=== Exercise ===
Extract, unchanged, every line from the top of the material below through the line with "bpy.context.scene.collection.objects.link(holder)", and no more.

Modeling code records
** Start **

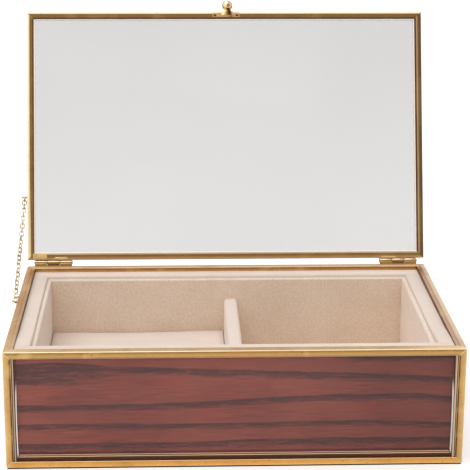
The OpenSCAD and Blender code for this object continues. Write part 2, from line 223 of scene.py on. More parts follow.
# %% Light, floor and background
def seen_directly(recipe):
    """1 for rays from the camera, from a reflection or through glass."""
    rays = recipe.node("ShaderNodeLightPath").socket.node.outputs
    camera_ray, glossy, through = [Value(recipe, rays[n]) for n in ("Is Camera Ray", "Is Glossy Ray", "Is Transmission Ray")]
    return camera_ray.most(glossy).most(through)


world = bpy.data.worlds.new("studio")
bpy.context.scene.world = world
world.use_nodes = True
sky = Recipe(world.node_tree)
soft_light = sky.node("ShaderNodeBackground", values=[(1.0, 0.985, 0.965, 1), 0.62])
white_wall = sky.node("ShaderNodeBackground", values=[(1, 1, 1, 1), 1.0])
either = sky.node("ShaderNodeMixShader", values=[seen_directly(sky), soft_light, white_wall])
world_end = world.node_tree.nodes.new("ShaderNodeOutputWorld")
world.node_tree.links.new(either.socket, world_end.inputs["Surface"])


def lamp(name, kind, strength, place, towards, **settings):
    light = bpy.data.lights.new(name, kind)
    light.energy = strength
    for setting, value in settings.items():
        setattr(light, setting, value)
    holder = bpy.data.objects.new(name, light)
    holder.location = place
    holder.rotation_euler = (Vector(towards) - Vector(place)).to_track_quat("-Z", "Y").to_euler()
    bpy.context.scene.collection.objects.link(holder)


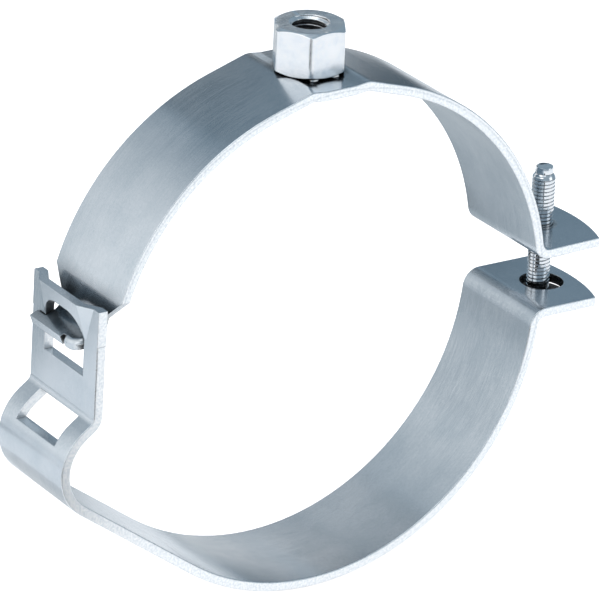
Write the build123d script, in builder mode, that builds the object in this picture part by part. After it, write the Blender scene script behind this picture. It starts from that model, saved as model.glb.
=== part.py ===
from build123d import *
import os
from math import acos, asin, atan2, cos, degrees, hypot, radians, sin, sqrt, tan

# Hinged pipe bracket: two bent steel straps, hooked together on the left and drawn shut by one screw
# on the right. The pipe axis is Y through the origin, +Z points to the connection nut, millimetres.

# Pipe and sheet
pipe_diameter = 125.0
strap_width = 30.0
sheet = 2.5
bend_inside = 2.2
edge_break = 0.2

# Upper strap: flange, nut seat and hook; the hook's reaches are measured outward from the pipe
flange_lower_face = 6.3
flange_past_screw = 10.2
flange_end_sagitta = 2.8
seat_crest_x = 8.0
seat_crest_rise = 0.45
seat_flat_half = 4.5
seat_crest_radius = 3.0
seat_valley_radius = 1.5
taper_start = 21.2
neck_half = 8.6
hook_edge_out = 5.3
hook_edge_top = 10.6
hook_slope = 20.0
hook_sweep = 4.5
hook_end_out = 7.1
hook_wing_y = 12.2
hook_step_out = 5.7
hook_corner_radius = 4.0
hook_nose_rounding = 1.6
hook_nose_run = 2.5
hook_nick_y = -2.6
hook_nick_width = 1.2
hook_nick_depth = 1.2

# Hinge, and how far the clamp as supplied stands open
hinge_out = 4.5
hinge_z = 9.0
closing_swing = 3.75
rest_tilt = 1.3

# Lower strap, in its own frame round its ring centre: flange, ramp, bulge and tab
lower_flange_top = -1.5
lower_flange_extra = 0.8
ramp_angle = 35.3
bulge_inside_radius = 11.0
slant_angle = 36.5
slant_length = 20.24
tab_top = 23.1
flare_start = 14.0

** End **

=== Answer in full ===
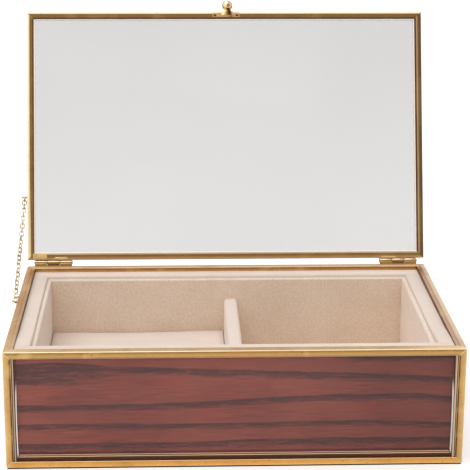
The OpenSCAD and Blender code for this object continues. Write part 2, from line 223 of scene.py on. More parts follow.
# %% Light, floor and background
def seen_directly(recipe):
    """1 for rays from the camera, from a reflection or through glass."""
    rays = recipe.node("ShaderNodeLightPath").socket.node.outputs
    camera_ray, glossy, through = [Value(recipe, rays[n]) for n in ("Is Camera Ray", "Is Glossy Ray", "Is Transmission Ray")]
    return camera_ray.most(glossy).most(through)


world = bpy.data.worlds.new("studio")
bpy.context.scene.world = world
world.use_nodes = True
sky = Recipe(world.node_tree)
soft_light = sky.node("ShaderNodeBackground", values=[(1.0, 0.985, 0.965, 1), 0.62])
white_wall = sky.node("ShaderNodeBackground", values=[(1, 1, 1, 1), 1.0])
either = sky.node("ShaderNodeMixShader", values=[seen_directly(sky), soft_light, white_wall])
world_end = world.node_tree.nodes.new("ShaderNodeOutputWorld")
world.node_tree.links.new(either.socket, world_end.inputs["Surface"])


def lamp(name, kind, strength, place, towards, **settings):
    light = bpy.data.lights.new(name, kind)
    light.energy = strength
    for setting, value in settings.items():
        setattr(light, setting, value)
    holder = bpy.data.objects.new(name, light)
    holder.location = place
    holder.rotation_euler = (Vector(towards) - Vector(place)).to_track_quat("-Z", "Y").to_euler()
    bpy.context.scene.collection.objects.link(holder)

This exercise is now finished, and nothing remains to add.